At 2 p.m. Saturday, Exposition Avenue was empty except for a handful of people dressed head-to-toe in mid-'60s garb. As they filed inside Eight Bells Alehouse, they were greeted by other men and women who were also decked out in everything from flowery headbands to long, curly wigs; fringe vests; and pastel-colored, pearl snap shirts. The mustaches would have made Frank Zappa do a double take.

The group stopped briefly to compare getups. A tall man greeted them and asked if they were there for the concert. When they said they were, he ushered them to a nearby table. Instead of purchasing tickets, they signed waivers.

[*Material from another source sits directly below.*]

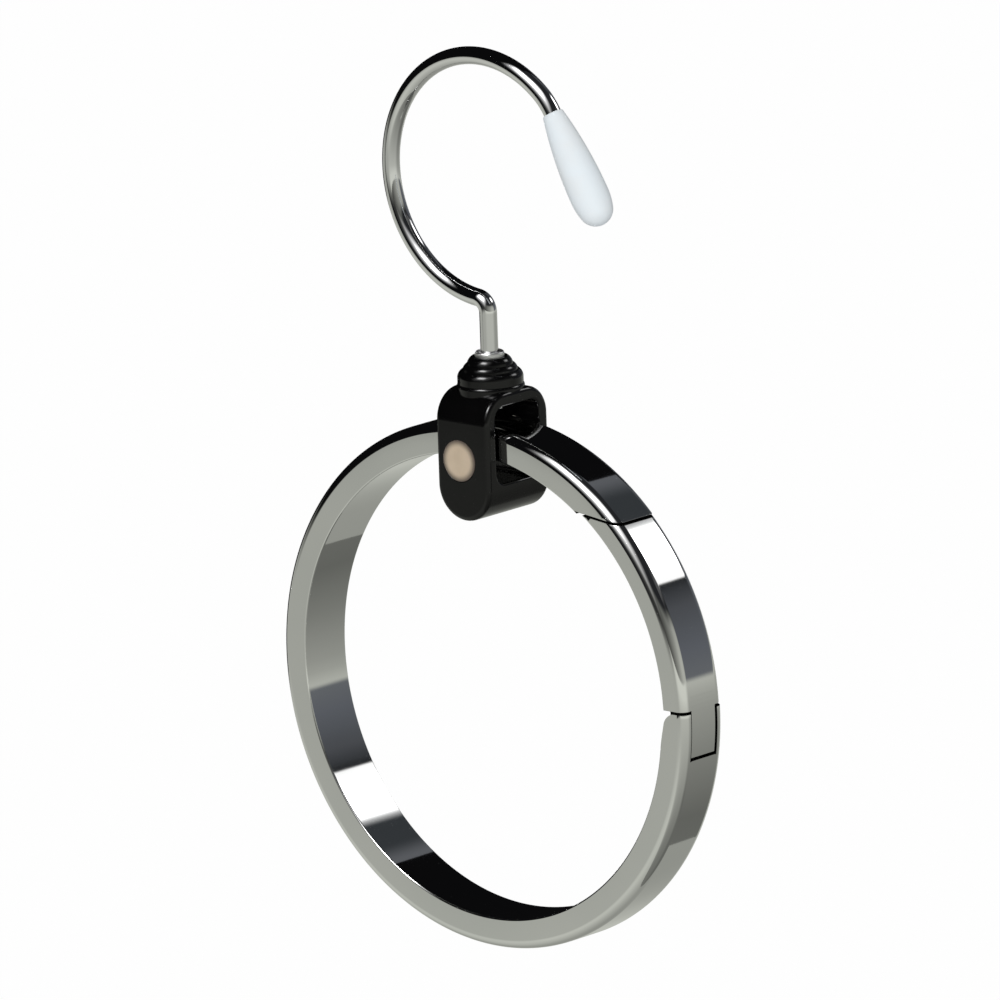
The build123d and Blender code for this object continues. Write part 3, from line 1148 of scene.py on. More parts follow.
    def build_collar(self) -> bpy.types.Object:
        """Turn up the collar in bulged steps and bore it for the bush.

        Returns:
            The collar.
        """
        start = self.collar_steps[0][0]
        collar = Bench.disc("collar", start, (0.0, 0.0, self.seat_top), sides=128)
        Bench.open_up(collar)
        level, stations = self.seat_top, []
        for number, (radius, height, bulge) in enumerate(self.collar_steps):
            if number:
                stations.append((radius, level))
            level += height
            sides = self._bulge(radius, level, bulge)
            stations += sides[1:] if bulge == height else sides
        stations.append((self.stem_hole, level))
        Bench.turn_up(collar, start, self.seat_top, stations)
        Bench.grow(self.seat_top - level, 1.0, self.seat_top)
        Bench.bore_through(collar)
        return Bench.finish(collar, "stepped_collar", sharp=36.0)

    def build_bush(self) -> bpy.types.Object:
        """Turn up the flanged bush with its widened mouth.

        Returns:
            The bush.
        """
        top = self.collar_top + self.bush_thickness
        bush = Bench.disc("bush", self.stem_hole, (0.0, 0.0, self.window_top))
        Bench.open_up(bush)
        Bench.turn_up(bush, self.stem_hole, self.window_top,
                      [(self.stem_hole, self.collar_top), (self.bush_flange, self.collar_top),
                       (self.bush_flange, top), (self.bush_mouth, top),
                       (self.bush_bore, top - self.bush_mouth_depth), (self.bush_bore, self.window_top)])
        Bench.bore_through(bush)
        for radius, size in ((self.bush_flange, self.bush_round), (self.bush_mouth, self.bush_mouth_round)):
            Bench.round_edges(bush, lambda edge: is_level(edge, top) and is_hoop(edge, radius), size,
                              steps=5)
        return Bench.finish(bush, "bright_bush", sharp=36.0)

    def build_inlay(self) -> bpy.types.Object:
        """Turn up the inlay, crown its face slightly and lay it in the pocket.

        Returns:
            The inlay.
        """
        rim = self.inlay_radius - self.inlay_slack
        inlay = Bench.disc("inlay", rim, (0.0, 0.0, 0.0), sides=96)
        Bench.open_up(inlay)
        height = self.inlay_recess + self.inlay_proud
        face = [(self.inlay_radius * share, height - drop) for share, drop in self.inlay_crown]
        Bench.turn_up(inlay, rim, 0.0, [(rim, height - self.inlay_edge), *face])
        Bench.finish(inlay, "round_inlay", sharp=60.0)
        inlay.matrix_world = (Matrix.Translation(metres(self.inlay_x, -self.depth / 2 + self.inlay_recess,
                                                        self.inlay_z)) @ Matrix.Rotation(pi / 2, 4, "X"))
        return Bench.settle(inlay)

    def build(self, nodes: dict[str, bpy.types.Object]) -> None:
        """Build and dress everything on the yoke.

        Args:
            nodes: The frame's nodes.
        """
        self.dress(self.build_yoke(), Body.YOKE, "yoke_body", Slot.BLACK_GLOSS, Finishes.BLACK_GLOSS)
        self.dress(self.build_collar(), Body.YOKE, "swivel_collar", Slot.BLACK_GLOSS, Finishes.BLACK_GLOSS)
        self.dress(self.build_bush(), Body.YOKE, "stem_bush", Slot.HOOK_CHROME, Finishes.BUSH_STEEL)
        self.dress(self.build_inlay(), Body.YOKE, "front_inlay", Slot.INLAY_BEIGE, Finishes.INLAY_BEIGE)
        self.dress_node(nodes, "swing_pin", Finishes.PIN_STEEL)
        self.dress_node(nodes, "front_swing_washer", Finishes.NATURAL_NYLON)
        self.dress_node(nodes, "rear_swing_washer", Finishes.NATURAL_NYLON)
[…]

Around 30 people showed up Saturday at the request of Chris Brickler and Max Hartman, who run a virtual reality company. MyndVR is based in Addison and produces original virtual reality content geared toward adults ages 55 and older. The company filmed a new scene to add to its virtual reality repertoire, a private concert by Chris Holt and Chad Stockslager, who were posing as Simon and Garfunkel.

The actors who crowded the room were primarily friends of Brickler, the company's co-founder, and Hartman, its new creative director. Holt and Stockslager warmed up to “I Am a Rock” while a crew of videographers set up two 360-degree cameras on either side of the stage. The footage would later be edited into a virtual reality scene and sent to senior living homes throughout the United States.

“The thing that’s phenomenally interesting to me is the teleportation capabilities of this technology to bring people back to a time period that they feel comfortable with,” Brickler says. “We want to transport the senior who is in Iowa or Florida or California or wherever back to a 1967-ish time, when the styles were really transforming. This particular artist group, Simon and Garfunkel, were really instrumental in that musical transformation from the more cheesy '60s style to people hanging out in coffee shops and listening to folk music for the first time. It was a revolutionary time.”

Someone lit candles around the dark room to give it a New York coffee shop vibe, which was the intended setting of the concert. Hartman directed the actors where to sit and told them to act natural and enjoy the show. Treat the camera like it's just another concertgoer, he said.

Khurk Maeder and Michael Hickey, the owners of Eight Bells Alehouse, were at the bar slinging drinks.

“First round’s on me,” Hartman shouted over the crowd. “We’ll get started here in a minute.”

This is the second concert Brickler and Hartman have hosted in Dallas for MyndVR. The first one was at The Balcony Club in Lakewood about a year ago, where Hartman — who does a Frank Sinatra act in Dallas under the stage name Max Vontaine — performed Sinatra's music.

They premiered the footage with 350 adults living in senior homes across the country and couldn’t have been more pleased with the response. “The memories that were induced by these folks and the happiness and joy factor were just off the charts,” Brickler says.

“We really expected there to be issues,” Hartman adds. “We thought they wouldn’t like the goggles or maybe people would get dizzy, but like 99 percent of the people just love it.”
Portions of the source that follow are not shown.